L’actualisation des règles du concours de Miss America est aussi une façon de s’adapter -sous-couvert de féminisme- à une évolution de la représentation des femmes dans notre société. Sylvie Tellier s’interroge sur la sincérité de l’organisation américaine à l’origine de la polémique : « Je connais bien l’élection de Miss USA, à ne pas confondre avec l’élection de Miss America qui est moins médiatisée. C’est peut-être un levier d’action pour revenir sur le devant de la scène. »

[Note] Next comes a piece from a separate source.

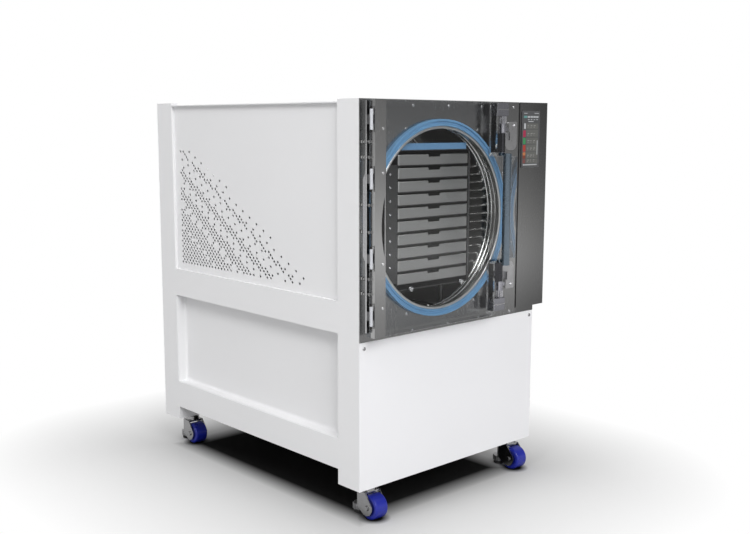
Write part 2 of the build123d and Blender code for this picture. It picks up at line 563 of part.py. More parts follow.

La question esthétique, toujours bien présente

Paradoxalement, les critères de sélection pour se présenter au concours de Miss France, eux, ne bougent pas d’un iota. Il faut avoir entre 18 et 24 ans, mesurer minimum 1m70 et n’avoir jamais eu recours à la chirurgie esthétique. La personnalité et les éventuels engagements des jeunes femmes sont évidemment un plus, mais ne sont pas mentionnés dans le règlement.

L’évaluation du corps des femmes demeure omniprésente dans ce type de concours, même si l’on supprime le défilé en bikini. « On veut que la question du jugement esthétique soit plus floue, mais elle ne recule pas, estime Camille Couvry. Elle est simplement davantage combinée à la personnalité. » Les Miss ne sont plus soumises à la maxime « sois belle et tais toi ». L’art oratoire en France et la maîtrise d’un talent artistique aux États-Unis -chant, théâtre- pèsent considérablement dans la balance. Si la beauté est un avantage considérable et demeure une condition sine qua non pour accéder à ce type de concours, cela ne suffit plus.